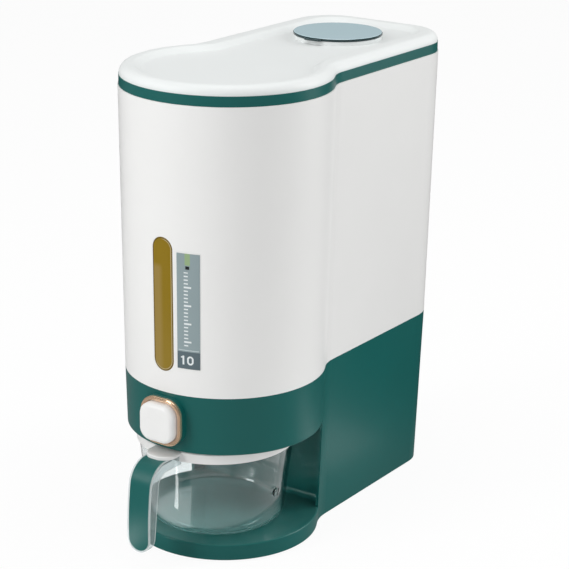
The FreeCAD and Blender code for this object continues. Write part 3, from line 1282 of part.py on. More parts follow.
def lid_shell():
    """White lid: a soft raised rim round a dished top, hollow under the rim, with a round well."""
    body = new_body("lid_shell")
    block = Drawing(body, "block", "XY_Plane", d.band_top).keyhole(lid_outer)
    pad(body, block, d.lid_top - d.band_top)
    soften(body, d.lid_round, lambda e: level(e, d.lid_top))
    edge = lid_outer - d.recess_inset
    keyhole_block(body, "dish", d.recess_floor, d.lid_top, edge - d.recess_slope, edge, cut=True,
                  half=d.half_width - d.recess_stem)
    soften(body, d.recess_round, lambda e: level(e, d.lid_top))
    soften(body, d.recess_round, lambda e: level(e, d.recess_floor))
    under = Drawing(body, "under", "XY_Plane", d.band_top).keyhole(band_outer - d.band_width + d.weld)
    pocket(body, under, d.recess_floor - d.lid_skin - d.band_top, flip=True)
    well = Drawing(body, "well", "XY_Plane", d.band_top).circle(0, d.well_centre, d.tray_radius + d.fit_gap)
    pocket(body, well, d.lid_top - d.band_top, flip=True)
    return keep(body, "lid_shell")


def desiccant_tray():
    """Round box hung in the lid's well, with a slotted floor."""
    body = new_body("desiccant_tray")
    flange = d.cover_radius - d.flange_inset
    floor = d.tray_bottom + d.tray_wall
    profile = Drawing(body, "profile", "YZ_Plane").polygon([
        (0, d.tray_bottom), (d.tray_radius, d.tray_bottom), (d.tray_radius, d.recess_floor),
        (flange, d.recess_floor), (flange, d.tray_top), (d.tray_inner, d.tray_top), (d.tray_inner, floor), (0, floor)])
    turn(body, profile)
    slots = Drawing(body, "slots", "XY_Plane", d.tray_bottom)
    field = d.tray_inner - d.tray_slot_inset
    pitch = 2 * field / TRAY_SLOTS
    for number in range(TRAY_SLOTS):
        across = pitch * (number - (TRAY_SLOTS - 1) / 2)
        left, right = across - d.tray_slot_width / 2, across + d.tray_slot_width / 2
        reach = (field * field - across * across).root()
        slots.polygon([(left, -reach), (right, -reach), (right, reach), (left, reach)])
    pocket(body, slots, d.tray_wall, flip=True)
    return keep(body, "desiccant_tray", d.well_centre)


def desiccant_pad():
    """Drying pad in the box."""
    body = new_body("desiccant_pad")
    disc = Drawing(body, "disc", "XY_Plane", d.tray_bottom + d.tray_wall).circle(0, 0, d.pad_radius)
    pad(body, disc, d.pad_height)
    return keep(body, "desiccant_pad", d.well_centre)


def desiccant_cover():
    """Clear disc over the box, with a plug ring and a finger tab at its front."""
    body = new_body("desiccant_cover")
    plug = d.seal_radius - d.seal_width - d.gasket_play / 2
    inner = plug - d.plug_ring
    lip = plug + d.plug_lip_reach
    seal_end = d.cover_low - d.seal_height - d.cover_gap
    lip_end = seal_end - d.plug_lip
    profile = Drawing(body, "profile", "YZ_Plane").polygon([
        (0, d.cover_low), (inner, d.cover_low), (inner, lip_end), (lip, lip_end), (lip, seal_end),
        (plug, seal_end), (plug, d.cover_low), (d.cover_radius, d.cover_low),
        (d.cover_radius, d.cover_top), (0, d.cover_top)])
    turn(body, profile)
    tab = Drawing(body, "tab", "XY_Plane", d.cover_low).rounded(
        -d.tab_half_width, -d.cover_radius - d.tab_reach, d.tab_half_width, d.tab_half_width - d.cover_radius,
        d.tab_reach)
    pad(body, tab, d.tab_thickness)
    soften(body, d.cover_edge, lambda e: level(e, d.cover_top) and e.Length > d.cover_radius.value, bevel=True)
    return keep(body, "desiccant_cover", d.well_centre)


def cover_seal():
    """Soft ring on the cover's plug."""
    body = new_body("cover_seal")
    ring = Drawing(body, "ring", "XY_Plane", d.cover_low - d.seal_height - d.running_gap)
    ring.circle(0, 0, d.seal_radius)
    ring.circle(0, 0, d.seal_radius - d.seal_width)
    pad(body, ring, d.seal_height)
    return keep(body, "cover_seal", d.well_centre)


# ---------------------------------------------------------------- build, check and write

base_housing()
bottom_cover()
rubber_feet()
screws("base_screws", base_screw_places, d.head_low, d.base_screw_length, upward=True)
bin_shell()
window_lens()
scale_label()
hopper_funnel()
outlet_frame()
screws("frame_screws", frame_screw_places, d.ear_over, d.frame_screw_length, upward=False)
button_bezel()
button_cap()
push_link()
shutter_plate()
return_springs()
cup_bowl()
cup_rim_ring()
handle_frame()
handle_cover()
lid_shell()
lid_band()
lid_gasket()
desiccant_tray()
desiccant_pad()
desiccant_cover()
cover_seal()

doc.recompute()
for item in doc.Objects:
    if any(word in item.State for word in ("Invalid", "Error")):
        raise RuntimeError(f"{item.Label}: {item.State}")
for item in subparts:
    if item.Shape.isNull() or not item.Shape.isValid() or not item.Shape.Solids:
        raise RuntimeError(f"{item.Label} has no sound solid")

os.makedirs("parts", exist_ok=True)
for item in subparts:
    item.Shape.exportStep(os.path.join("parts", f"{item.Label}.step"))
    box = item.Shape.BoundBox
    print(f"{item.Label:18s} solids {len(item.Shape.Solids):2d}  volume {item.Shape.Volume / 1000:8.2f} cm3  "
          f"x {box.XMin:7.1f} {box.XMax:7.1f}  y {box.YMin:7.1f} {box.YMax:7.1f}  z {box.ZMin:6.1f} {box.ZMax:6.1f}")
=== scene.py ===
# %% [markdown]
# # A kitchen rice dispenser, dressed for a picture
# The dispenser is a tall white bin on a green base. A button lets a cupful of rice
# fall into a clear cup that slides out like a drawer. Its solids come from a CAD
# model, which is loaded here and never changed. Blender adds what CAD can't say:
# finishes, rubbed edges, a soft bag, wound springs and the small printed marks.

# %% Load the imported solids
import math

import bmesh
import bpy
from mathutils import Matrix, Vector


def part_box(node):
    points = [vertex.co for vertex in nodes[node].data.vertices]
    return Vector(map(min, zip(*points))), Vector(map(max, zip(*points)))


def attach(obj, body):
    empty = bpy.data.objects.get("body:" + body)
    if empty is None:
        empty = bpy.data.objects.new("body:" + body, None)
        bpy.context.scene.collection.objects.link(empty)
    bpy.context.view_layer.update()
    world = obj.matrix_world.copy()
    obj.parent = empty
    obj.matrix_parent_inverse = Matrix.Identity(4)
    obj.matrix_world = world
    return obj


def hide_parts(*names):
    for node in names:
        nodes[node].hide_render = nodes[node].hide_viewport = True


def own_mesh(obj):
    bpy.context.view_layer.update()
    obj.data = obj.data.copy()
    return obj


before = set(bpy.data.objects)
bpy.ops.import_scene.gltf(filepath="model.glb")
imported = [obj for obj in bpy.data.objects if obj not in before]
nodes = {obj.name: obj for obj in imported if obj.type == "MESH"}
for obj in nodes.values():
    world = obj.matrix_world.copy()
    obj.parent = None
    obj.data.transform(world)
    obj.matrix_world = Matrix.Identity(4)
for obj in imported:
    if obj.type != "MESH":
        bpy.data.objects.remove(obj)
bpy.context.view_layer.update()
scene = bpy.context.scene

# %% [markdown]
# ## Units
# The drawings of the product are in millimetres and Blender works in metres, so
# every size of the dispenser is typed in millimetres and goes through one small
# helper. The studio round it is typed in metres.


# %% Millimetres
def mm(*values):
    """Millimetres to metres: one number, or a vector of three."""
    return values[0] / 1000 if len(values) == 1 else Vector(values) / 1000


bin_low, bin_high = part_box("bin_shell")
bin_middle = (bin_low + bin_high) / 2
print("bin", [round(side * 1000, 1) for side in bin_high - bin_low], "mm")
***
WHAT YOU SHOULD DO: Reproduce the whole listing word for word.

PROBLEM SOLUTION:
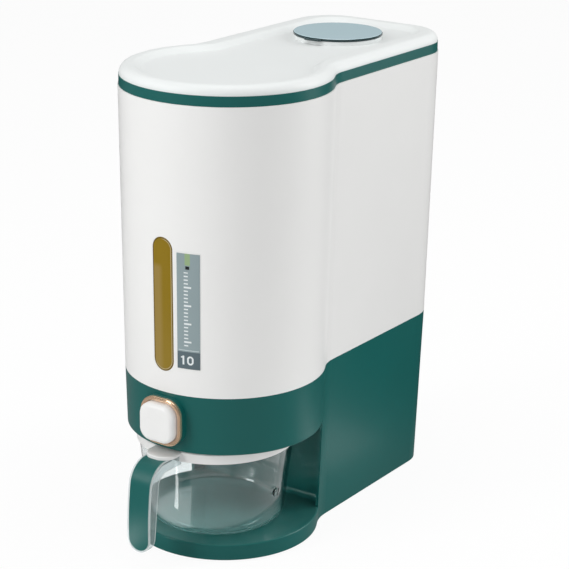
The FreeCAD and Blender code for this object continues. Write part 3, from line 1282 of part.py on. More parts follow.
def lid_shell():
    """White lid: a soft raised rim round a dished top, hollow under the rim, with a round well."""
    body = new_body("lid_shell")
    block = Drawing(body, "block", "XY_Plane", d.band_top).keyhole(lid_outer)
    pad(body, block, d.lid_top - d.band_top)
    soften(body, d.lid_round, lambda e: level(e, d.lid_top))
    edge = lid_outer - d.recess_inset
    keyhole_block(body, "dish", d.recess_floor, d.lid_top, edge - d.recess_slope, edge, cut=True,
                  half=d.half_width - d.recess_stem)
    soften(body, d.recess_round, lambda e: level(e, d.lid_top))
    soften(body, d.recess_round, lambda e: level(e, d.recess_floor))
    under = Drawing(body, "under", "XY_Plane", d.band_top).keyhole(band_outer - d.band_width + d.weld)
    pocket(body, under, d.recess_floor - d.lid_skin - d.band_top, flip=True)
    well = Drawing(body, "well", "XY_Plane", d.band_top).circle(0, d.well_centre, d.tray_radius + d.fit_gap)
    pocket(body, well, d.lid_top - d.band_top, flip=True)
    return keep(body, "lid_shell")


def desiccant_tray():
    """Round box hung in the lid's well, with a slotted floor."""
    body = new_body("desiccant_tray")
    flange = d.cover_radius - d.flange_inset
    floor = d.tray_bottom + d.tray_wall
    profile = Drawing(body, "profile", "YZ_Plane").polygon([
        (0, d.tray_bottom), (d.tray_radius, d.tray_bottom), (d.tray_radius, d.recess_floor),
        (flange, d.recess_floor), (flange, d.tray_top), (d.tray_inner, d.tray_top), (d.tray_inner, floor), (0, floor)])
    turn(body, profile)
    slots = Drawing(body, "slots", "XY_Plane", d.tray_bottom)
    field = d.tray_inner - d.tray_slot_inset
    pitch = 2 * field / TRAY_SLOTS
    for number in range(TRAY_SLOTS):
        across = pitch * (number - (TRAY_SLOTS - 1) / 2)
        left, right = across - d.tray_slot_width / 2, across + d.tray_slot_width / 2
        reach = (field * field - across * across).root()
        slots.polygon([(left, -reach), (right, -reach), (right, reach), (left, reach)])
    pocket(body, slots, d.tray_wall, flip=True)
    return keep(body, "desiccant_tray", d.well_centre)


def desiccant_pad():
    """Drying pad in the box."""
    body = new_body("desiccant_pad")
    disc = Drawing(body, "disc", "XY_Plane", d.tray_bottom + d.tray_wall).circle(0, 0, d.pad_radius)
    pad(body, disc, d.pad_height)
    return keep(body, "desiccant_pad", d.well_centre)


def desiccant_cover():
    """Clear disc over the box, with a plug ring and a finger tab at its front."""
    body = new_body("desiccant_cover")
    plug = d.seal_radius - d.seal_width - d.gasket_play / 2
    inner = plug - d.plug_ring
    lip = plug + d.plug_lip_reach
    seal_end = d.cover_low - d.seal_height - d.cover_gap
    lip_end = seal_end - d.plug_lip
    profile = Drawing(body, "profile", "YZ_Plane").polygon([
        (0, d.cover_low), (inner, d.cover_low), (inner, lip_end), (lip, lip_end), (lip, seal_end),
        (plug, seal_end), (plug, d.cover_low), (d.cover_radius, d.cover_low),
        (d.cover_radius, d.cover_top), (0, d.cover_top)])
    turn(body, profile)
    tab = Drawing(body, "tab", "XY_Plane", d.cover_low).rounded(
        -d.tab_half_width, -d.cover_radius - d.tab_reach, d.tab_half_width, d.tab_half_width - d.cover_radius,
        d.tab_reach)
    pad(body, tab, d.tab_thickness)
    soften(body, d.cover_edge, lambda e: level(e, d.cover_top) and e.Length > d.cover_radius.value, bevel=True)
    return keep(body, "desiccant_cover", d.well_centre)


def cover_seal():
    """Soft ring on the cover's plug."""
    body = new_body("cover_seal")
    ring = Drawing(body, "ring", "XY_Plane", d.cover_low - d.seal_height - d.running_gap)
    ring.circle(0, 0, d.seal_radius)
    ring.circle(0, 0, d.seal_radius - d.seal_width)
    pad(body, ring, d.seal_height)
    return keep(body, "cover_seal", d.well_centre)


# ---------------------------------------------------------------- build, check and write

base_housing()
bottom_cover()
rubber_feet()
screws("base_screws", base_screw_places, d.head_low, d.base_screw_length, upward=True)
bin_shell()
window_lens()
scale_label()
hopper_funnel()
outlet_frame()
screws("frame_screws", frame_screw_places, d.ear_over, d.frame_screw_length, upward=False)
button_bezel()
button_cap()
push_link()
shutter_plate()
return_springs()
cup_bowl()
cup_rim_ring()
handle_frame()
handle_cover()
lid_shell()
lid_band()
lid_gasket()
desiccant_tray()
desiccant_pad()
desiccant_cover()
cover_seal()

doc.recompute()
for item in doc.Objects:
    if any(word in item.State for word in ("Invalid", "Error")):
        raise RuntimeError(f"{item.Label}: {item.State}")
for item in subparts:
    if item.Shape.isNull() or not item.Shape.isValid() or not item.Shape.Solids:
        raise RuntimeError(f"{item.Label} has no sound solid")

os.makedirs("parts", exist_ok=True)
for item in subparts:
    item.Shape.exportStep(os.path.join("parts", f"{item.Label}.step"))
    box = item.Shape.BoundBox
    print(f"{item.Label:18s} solids {len(item.Shape.Solids):2d}  volume {item.Shape.Volume / 1000:8.2f} cm3  "
          f"x {box.XMin:7.1f} {box.XMax:7.1f}  y {box.YMin:7.1f} {box.YMax:7.1f}  z {box.ZMin:6.1f} {box.ZMax:6.1f}")
=== scene.py ===
# %% [markdown]
# # A kitchen rice dispenser, dressed for a picture
# The dispenser is a tall white bin on a green base. A button lets a cupful of rice
# fall into a clear cup that slides out like a drawer. Its solids come from a CAD
# model, which is loaded here and never changed. Blender adds what CAD can't say:
# finishes, rubbed edges, a soft bag, wound springs and the small printed marks.

# %% Load the imported solids
import math

import bmesh
import bpy
from mathutils import Matrix, Vector


def part_box(node):
    points = [vertex.co for vertex in nodes[node].data.vertices]
    return Vector(map(min, zip(*points))), Vector(map(max, zip(*points)))


def attach(obj, body):
    empty = bpy.data.objects.get("body:" + body)
    if empty is None:
        empty = bpy.data.objects.new("body:" + body, None)
        bpy.context.scene.collection.objects.link(empty)
    bpy.context.view_layer.update()
    world = obj.matrix_world.copy()
    obj.parent = empty
    obj.matrix_parent_inverse = Matrix.Identity(4)
    obj.matrix_world = world
    return obj


def hide_parts(*names):
    for node in names:
        nodes[node].hide_render = nodes[node].hide_viewport = True


def own_mesh(obj):
    bpy.context.view_layer.update()
    obj.data = obj.data.copy()
    return obj


before = set(bpy.data.objects)
bpy.ops.import_scene.gltf(filepath="model.glb")
imported = [obj for obj in bpy.data.objects if obj not in before]
nodes = {obj.name: obj for obj in imported if obj.type == "MESH"}
for obj in nodes.values():
    world = obj.matrix_world.copy()
    obj.parent = None
    obj.data.transform(world)
    obj.matrix_world = Matrix.Identity(4)
for obj in imported:
    if obj.type != "MESH":
        bpy.data.objects.remove(obj)
bpy.context.view_layer.update()
scene = bpy.context.scene

# %% [markdown]
# ## Units
# The drawings of the product are in millimetres and Blender works in metres, so
# every size of the dispenser is typed in millimetres and goes through one small
# helper. The studio round it is typed in metres.


# %% Millimetres
def mm(*values):
    """Millimetres to metres: one number, or a vector of three."""
    return values[0] / 1000 if len(values) == 1 else Vector(values) / 1000


bin_low, bin_high = part_box("bin_shell")
bin_middle = (bin_low + bin_high) / 2
print("bin", [round(side * 1000, 1) for side in bin_high - bin_low], "mm")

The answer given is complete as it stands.